▶ _3D code data_:

>> Start

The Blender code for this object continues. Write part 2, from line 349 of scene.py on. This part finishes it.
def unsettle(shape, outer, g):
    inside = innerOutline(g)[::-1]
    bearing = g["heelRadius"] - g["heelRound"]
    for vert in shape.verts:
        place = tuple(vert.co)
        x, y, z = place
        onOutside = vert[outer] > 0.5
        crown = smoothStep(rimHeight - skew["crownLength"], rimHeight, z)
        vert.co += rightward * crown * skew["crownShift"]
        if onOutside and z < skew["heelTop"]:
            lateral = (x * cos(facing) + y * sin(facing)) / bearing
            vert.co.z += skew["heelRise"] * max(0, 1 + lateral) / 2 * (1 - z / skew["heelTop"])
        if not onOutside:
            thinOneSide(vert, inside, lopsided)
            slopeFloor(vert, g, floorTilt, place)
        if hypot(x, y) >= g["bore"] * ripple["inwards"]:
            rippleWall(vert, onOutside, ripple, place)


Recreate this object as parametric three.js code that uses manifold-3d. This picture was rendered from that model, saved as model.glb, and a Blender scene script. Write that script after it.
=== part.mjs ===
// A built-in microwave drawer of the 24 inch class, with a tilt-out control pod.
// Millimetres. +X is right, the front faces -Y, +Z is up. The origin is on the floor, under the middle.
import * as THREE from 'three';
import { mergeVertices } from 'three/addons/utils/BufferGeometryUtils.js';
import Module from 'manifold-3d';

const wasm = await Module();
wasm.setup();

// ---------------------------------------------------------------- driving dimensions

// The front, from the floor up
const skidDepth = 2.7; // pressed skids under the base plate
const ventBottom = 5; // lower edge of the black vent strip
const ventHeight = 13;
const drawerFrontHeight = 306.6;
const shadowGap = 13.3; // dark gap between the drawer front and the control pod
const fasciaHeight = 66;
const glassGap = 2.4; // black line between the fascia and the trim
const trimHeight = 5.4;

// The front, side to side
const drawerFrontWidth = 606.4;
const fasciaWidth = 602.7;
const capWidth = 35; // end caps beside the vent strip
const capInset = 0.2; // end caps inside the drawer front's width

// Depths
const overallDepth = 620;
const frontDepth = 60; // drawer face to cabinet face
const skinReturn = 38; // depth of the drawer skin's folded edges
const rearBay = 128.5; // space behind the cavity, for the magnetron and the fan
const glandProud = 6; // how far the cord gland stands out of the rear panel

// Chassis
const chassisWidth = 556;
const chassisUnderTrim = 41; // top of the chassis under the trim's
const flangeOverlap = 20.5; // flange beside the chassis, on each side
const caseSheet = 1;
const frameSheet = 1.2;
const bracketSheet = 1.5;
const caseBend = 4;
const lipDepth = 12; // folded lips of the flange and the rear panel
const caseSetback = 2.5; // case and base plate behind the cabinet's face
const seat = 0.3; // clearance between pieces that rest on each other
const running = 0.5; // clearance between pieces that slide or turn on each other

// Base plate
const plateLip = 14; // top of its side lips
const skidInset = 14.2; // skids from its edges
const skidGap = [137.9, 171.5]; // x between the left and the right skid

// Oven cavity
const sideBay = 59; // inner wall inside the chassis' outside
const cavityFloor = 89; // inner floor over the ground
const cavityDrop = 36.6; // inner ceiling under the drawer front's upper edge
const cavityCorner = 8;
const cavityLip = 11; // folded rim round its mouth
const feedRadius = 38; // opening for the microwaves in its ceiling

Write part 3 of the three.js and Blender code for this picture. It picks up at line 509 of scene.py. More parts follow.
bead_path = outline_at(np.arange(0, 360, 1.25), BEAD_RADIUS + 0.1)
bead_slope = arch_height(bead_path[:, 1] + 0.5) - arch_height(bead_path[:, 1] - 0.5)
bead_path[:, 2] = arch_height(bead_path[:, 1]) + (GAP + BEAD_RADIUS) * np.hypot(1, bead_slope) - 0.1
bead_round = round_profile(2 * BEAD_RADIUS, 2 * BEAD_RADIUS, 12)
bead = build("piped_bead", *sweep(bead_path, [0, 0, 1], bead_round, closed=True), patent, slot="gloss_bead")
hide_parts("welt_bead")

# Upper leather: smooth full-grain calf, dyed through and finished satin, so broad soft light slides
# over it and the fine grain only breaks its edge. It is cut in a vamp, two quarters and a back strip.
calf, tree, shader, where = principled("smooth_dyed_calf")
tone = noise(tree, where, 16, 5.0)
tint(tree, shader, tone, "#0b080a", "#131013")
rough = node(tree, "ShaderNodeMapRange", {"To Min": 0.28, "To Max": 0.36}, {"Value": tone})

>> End

▶ _Problem to solve_:
Retype all of the data shown above, word for word.

▶ _Task solution_:
The Blender code for this object continues. Write part 2, from line 349 of scene.py on. This part finishes it.
def unsettle(shape, outer, g):
    inside = innerOutline(g)[::-1]
    bearing = g["heelRadius"] - g["heelRound"]
    for vert in shape.verts:
        place = tuple(vert.co)
        x, y, z = place
        onOutside = vert[outer] > 0.5
        crown = smoothStep(rimHeight - skew["crownLength"], rimHeight, z)
        vert.co += rightward * crown * skew["crownShift"]
        if onOutside and z < skew["heelTop"]:
            lateral = (x * cos(facing) + y * sin(facing)) / bearing
            vert.co.z += skew["heelRise"] * max(0, 1 + lateral) / 2 * (1 - z / skew["heelTop"])
        if not onOutside:
            thinOneSide(vert, inside, lopsided)
            slopeFloor(vert, g, floorTilt, place)
        if hypot(x, y) >= g["bore"] * ripple["inwards"]:
            rippleWall(vert, onOutside, ripple, place)


Recreate this object as parametric three.js code that uses manifold-3d. This picture was rendered from that model, saved as model.glb, and a Blender scene script. Write that script after it.
=== part.mjs ===
// A built-in microwave drawer of the 24 inch class, with a tilt-out control pod.
// Millimetres. +X is right, the front faces -Y, +Z is up. The origin is on the floor, under the middle.
import * as THREE from 'three';
import { mergeVertices } from 'three/addons/utils/BufferGeometryUtils.js';
import Module from 'manifold-3d';

const wasm = await Module();
wasm.setup();

// ---------------------------------------------------------------- driving dimensions

// The front, from the floor up
const skidDepth = 2.7; // pressed skids under the base plate
const ventBottom = 5; // lower edge of the black vent strip
const ventHeight = 13;
const drawerFrontHeight = 306.6;
const shadowGap = 13.3; // dark gap between the drawer front and the control pod
const fasciaHeight = 66;
const glassGap = 2.4; // black line between the fascia and the trim
const trimHeight = 5.4;

// The front, side to side
const drawerFrontWidth = 606.4;
const fasciaWidth = 602.7;
const capWidth = 35; // end caps beside the vent strip
const capInset = 0.2; // end caps inside the drawer front's width

// Depths
const overallDepth = 620;
const frontDepth = 60; // drawer face to cabinet face
const skinReturn = 38; // depth of the drawer skin's folded edges
const rearBay = 128.5; // space behind the cavity, for the magnetron and the fan
const glandProud = 6; // how far the cord gland stands out of the rear panel

// Chassis
const chassisWidth = 556;
const chassisUnderTrim = 41; // top of the chassis under the trim's
const flangeOverlap = 20.5; // flange beside the chassis, on each side
const caseSheet = 1;
const frameSheet = 1.2;
const bracketSheet = 1.5;
const caseBend = 4;
const lipDepth = 12; // folded lips of the flange and the rear panel
const caseSetback = 2.5; // case and base plate behind the cabinet's face
const seat = 0.3; // clearance between pieces that rest on each other
const running = 0.5; // clearance between pieces that slide or turn on each other

// Base plate
const plateLip = 14; // top of its side lips
const skidInset = 14.2; // skids from its edges
const skidGap = [137.9, 171.5]; // x between the left and the right skid

// Oven cavity
const sideBay = 59; // inner wall inside the chassis' outside
const cavityFloor = 89; // inner floor over the ground
const cavityDrop = 36.6; // inner ceiling under the drawer front's upper edge
const cavityCorner = 8;
const cavityLip = 11; // folded rim round its mouth
const feedRadius = 38; // opening for the microwaves in its ceiling

Write part 3 of the three.js and Blender code for this picture. It picks up at line 509 of scene.py. More parts follow.
bead_path = outline_at(np.arange(0, 360, 1.25), BEAD_RADIUS + 0.1)
bead_slope = arch_height(bead_path[:, 1] + 0.5) - arch_height(bead_path[:, 1] - 0.5)
bead_path[:, 2] = arch_height(bead_path[:, 1]) + (GAP + BEAD_RADIUS) * np.hypot(1, bead_slope) - 0.1
bead_round = round_profile(2 * BEAD_RADIUS, 2 * BEAD_RADIUS, 12)
bead = build("piped_bead", *sweep(bead_path, [0, 0, 1], bead_round, closed=True), patent, slot="gloss_bead")
hide_parts("welt_bead")

# Upper leather: smooth full-grain calf, dyed through and finished satin, so broad soft light slides
# over it and the fine grain only breaks its edge. It is cut in a vamp, two quarters and a back strip.
calf, tree, shader, where = principled("smooth_dyed_calf")
tone = noise(tree, where, 16, 5.0)
tint(tree, shader, tone, "#0b080a", "#131013")
rough = node(tree, "ShaderNodeMapRange", {"To Min": 0.28, "To Max": 0.36}, {"Value": tone})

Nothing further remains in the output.